_DATASET EXCERPT_:

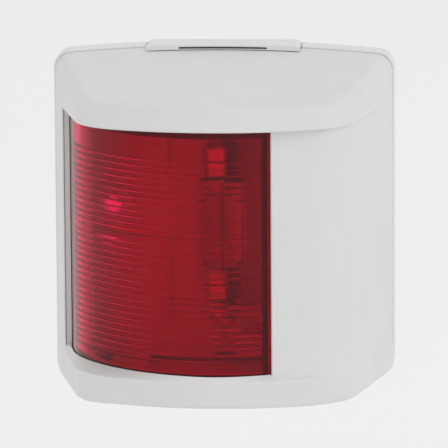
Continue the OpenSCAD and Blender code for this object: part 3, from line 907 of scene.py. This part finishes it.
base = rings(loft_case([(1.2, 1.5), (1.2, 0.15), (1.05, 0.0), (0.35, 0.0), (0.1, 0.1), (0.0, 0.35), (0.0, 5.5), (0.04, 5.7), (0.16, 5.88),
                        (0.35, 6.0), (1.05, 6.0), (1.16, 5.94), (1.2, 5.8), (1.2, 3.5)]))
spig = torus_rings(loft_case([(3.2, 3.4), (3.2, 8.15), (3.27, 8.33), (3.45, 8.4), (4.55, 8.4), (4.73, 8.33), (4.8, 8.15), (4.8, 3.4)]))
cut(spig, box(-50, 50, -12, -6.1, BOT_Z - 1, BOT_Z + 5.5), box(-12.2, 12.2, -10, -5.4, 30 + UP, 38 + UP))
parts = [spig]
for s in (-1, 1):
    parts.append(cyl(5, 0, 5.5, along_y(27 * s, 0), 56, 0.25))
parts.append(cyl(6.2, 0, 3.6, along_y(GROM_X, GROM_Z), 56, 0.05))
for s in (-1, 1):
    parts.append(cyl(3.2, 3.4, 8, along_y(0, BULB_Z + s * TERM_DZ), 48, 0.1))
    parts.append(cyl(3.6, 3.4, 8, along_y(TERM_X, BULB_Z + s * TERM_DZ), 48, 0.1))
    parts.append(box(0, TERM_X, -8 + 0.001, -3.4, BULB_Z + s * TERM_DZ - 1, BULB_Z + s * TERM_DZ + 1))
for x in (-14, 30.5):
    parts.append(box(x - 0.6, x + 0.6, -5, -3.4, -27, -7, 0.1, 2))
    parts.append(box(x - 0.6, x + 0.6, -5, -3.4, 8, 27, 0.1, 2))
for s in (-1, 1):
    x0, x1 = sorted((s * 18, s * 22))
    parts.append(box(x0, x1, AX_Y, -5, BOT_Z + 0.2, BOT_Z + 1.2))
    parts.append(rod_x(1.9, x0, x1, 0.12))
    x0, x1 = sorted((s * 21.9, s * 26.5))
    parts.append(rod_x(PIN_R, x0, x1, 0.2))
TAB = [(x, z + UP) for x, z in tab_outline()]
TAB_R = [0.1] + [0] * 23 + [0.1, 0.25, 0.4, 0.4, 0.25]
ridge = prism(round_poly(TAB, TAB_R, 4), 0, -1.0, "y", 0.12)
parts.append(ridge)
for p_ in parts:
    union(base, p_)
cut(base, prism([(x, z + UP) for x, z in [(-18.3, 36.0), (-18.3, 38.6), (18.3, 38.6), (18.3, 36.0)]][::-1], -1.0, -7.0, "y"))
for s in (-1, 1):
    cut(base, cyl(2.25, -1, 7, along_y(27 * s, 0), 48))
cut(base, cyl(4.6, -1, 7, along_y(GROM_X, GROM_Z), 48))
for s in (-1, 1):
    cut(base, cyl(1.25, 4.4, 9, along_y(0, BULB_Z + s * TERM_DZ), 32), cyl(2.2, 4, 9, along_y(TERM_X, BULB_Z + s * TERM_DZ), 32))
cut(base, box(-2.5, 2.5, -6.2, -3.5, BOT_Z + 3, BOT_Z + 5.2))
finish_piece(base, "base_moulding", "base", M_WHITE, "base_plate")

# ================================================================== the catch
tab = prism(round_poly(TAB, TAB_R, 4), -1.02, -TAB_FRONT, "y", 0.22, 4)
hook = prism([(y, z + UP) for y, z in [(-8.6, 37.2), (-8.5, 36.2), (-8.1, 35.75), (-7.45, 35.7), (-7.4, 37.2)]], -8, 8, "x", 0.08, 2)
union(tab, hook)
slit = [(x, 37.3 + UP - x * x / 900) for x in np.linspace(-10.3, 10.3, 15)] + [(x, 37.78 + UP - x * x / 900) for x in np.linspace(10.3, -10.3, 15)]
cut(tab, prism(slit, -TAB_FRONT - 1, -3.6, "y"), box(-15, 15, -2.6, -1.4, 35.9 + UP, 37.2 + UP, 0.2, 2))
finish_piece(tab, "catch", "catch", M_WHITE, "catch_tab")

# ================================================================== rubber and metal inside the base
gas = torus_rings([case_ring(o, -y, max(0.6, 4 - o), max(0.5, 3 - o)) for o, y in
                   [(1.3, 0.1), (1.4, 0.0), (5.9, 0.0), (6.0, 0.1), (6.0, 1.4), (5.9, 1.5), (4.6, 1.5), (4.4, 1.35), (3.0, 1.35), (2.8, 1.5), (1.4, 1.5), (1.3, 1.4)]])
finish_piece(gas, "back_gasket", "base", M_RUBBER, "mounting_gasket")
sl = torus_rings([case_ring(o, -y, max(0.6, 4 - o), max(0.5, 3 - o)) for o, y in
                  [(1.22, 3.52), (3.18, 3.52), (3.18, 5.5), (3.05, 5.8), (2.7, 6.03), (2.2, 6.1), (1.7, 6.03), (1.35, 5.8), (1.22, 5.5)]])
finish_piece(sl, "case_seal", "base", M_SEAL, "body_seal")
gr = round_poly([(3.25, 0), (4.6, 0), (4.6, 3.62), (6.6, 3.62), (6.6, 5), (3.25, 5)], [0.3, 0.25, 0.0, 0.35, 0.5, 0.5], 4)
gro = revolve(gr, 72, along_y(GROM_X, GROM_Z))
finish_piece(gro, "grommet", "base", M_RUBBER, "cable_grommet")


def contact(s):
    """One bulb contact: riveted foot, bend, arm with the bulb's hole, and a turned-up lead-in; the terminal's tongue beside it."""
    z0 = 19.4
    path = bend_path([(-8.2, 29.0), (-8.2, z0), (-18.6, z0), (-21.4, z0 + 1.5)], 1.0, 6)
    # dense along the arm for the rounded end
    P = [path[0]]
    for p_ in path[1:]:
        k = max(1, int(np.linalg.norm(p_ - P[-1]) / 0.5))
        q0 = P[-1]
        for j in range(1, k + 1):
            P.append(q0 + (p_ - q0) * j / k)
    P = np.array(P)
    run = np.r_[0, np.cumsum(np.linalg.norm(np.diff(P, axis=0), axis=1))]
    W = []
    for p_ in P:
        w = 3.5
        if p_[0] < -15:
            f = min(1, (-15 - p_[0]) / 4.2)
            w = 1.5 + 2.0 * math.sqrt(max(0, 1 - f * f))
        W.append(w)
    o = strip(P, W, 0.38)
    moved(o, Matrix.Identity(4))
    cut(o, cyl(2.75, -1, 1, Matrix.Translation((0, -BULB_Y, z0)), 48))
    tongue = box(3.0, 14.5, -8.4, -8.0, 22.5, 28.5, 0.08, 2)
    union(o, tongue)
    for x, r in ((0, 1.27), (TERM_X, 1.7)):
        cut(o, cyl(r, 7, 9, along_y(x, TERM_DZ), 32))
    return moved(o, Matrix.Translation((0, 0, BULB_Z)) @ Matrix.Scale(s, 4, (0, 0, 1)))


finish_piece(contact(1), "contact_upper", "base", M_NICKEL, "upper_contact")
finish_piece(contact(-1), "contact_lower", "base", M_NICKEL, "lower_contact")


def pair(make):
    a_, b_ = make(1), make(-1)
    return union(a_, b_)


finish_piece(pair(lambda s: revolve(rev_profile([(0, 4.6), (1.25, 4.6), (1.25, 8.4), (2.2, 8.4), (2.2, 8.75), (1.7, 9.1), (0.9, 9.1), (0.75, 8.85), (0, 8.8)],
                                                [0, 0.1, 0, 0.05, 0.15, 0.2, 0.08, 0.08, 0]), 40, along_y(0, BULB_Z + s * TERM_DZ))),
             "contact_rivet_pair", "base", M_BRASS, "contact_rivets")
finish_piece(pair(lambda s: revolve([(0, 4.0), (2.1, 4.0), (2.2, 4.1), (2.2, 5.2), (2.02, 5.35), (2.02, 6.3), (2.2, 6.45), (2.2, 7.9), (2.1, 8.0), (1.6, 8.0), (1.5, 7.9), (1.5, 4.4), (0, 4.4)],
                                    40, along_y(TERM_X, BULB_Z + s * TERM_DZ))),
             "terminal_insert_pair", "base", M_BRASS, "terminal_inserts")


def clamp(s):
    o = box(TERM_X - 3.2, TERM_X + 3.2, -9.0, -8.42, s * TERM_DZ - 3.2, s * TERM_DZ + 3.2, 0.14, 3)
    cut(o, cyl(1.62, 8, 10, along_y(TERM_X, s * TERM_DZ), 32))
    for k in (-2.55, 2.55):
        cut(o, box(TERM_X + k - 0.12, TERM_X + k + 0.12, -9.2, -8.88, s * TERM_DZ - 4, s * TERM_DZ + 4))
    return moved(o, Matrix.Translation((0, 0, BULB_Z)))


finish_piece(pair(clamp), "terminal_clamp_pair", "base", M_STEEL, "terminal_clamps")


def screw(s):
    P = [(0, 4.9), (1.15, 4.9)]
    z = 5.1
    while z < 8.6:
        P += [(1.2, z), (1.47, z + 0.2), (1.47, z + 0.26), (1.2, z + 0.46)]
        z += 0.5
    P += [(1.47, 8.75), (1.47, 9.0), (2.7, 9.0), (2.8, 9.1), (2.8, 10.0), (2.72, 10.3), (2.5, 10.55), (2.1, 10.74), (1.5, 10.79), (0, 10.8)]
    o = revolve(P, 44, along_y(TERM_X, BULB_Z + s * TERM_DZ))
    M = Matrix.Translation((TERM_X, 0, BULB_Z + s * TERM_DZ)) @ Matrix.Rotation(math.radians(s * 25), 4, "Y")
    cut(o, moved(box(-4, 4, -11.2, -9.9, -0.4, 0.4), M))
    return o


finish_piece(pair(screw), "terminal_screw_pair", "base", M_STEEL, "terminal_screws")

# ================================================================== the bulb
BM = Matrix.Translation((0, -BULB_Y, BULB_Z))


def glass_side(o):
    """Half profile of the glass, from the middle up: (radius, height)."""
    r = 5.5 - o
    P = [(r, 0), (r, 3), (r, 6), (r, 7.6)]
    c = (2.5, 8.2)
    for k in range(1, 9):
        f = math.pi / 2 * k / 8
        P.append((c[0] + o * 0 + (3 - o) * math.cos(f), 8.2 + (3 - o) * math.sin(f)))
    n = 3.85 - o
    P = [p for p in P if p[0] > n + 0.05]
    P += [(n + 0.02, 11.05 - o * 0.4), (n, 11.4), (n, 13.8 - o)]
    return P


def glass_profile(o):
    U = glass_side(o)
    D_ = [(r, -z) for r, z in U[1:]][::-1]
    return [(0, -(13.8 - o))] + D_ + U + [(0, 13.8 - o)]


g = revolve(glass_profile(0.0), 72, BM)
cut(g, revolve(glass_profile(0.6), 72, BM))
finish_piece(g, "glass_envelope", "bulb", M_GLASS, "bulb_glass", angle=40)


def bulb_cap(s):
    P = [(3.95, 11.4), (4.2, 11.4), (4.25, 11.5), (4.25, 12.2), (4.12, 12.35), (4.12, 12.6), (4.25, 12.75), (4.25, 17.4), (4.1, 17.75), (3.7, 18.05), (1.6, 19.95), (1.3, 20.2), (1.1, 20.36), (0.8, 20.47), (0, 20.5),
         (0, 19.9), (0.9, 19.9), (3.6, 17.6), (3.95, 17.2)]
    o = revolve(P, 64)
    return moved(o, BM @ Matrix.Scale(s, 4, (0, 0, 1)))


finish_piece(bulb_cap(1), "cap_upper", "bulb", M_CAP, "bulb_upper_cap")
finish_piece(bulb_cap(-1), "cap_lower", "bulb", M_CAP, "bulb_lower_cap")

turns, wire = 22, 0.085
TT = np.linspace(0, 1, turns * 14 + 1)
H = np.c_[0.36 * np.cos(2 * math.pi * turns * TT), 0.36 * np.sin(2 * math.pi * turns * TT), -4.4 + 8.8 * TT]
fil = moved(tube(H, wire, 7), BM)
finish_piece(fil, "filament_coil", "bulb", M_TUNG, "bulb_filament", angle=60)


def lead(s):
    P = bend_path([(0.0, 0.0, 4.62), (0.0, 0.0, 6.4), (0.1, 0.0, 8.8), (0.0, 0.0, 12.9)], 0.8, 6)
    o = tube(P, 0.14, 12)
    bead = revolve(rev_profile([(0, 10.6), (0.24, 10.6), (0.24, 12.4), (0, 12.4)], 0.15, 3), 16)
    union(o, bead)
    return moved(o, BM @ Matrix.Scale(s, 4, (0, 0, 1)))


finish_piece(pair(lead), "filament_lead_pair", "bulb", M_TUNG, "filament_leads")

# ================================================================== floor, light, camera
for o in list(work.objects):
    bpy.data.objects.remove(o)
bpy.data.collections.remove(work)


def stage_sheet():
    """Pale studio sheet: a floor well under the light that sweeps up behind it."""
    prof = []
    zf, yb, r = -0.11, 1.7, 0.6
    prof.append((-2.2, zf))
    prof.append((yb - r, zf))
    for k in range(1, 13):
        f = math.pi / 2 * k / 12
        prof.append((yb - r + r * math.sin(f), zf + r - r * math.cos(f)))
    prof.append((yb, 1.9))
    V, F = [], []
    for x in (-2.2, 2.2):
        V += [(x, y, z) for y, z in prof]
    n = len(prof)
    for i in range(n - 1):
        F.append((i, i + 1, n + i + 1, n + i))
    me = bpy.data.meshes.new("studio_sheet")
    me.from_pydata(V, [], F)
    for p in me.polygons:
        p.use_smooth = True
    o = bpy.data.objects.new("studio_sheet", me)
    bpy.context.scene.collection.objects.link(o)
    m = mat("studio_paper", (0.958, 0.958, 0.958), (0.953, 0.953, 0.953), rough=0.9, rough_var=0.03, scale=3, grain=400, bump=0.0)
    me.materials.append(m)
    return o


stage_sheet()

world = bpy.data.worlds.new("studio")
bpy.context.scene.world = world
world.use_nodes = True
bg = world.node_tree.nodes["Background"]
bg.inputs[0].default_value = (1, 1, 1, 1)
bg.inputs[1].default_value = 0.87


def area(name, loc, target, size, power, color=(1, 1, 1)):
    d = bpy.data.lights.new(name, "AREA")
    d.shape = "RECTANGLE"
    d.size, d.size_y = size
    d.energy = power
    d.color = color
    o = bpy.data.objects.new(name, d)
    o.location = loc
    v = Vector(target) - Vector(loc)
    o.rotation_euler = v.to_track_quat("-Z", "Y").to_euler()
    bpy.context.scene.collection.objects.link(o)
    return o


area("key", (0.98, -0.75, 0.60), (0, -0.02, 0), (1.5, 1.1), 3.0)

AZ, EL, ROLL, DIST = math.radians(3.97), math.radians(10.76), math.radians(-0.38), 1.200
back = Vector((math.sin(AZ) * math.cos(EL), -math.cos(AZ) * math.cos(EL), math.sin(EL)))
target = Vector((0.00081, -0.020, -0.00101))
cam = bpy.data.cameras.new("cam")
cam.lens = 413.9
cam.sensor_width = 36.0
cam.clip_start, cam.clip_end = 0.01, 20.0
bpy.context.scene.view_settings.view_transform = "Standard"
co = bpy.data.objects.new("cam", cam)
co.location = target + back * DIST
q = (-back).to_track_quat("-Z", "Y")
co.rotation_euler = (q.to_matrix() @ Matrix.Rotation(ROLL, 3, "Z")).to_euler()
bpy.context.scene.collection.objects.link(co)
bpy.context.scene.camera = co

_SHORT PROBLEM_:
Filter lines by "scene" and return each hit.

_ANSWER FOR THIS EXERCISE_:
Continue the OpenSCAD and Blender code for this object: part 3, from line 907 of scene.py. This part finishes it.
    bpy.context.scene.collection.objects.link(o)
bpy.context.scene.world = world
    bpy.context.scene.collection.objects.link(o)
bpy.context.scene.view_settings.view_transform = "Standard"
bpy.context.scene.collection.objects.link(co)
bpy.context.scene.camera = co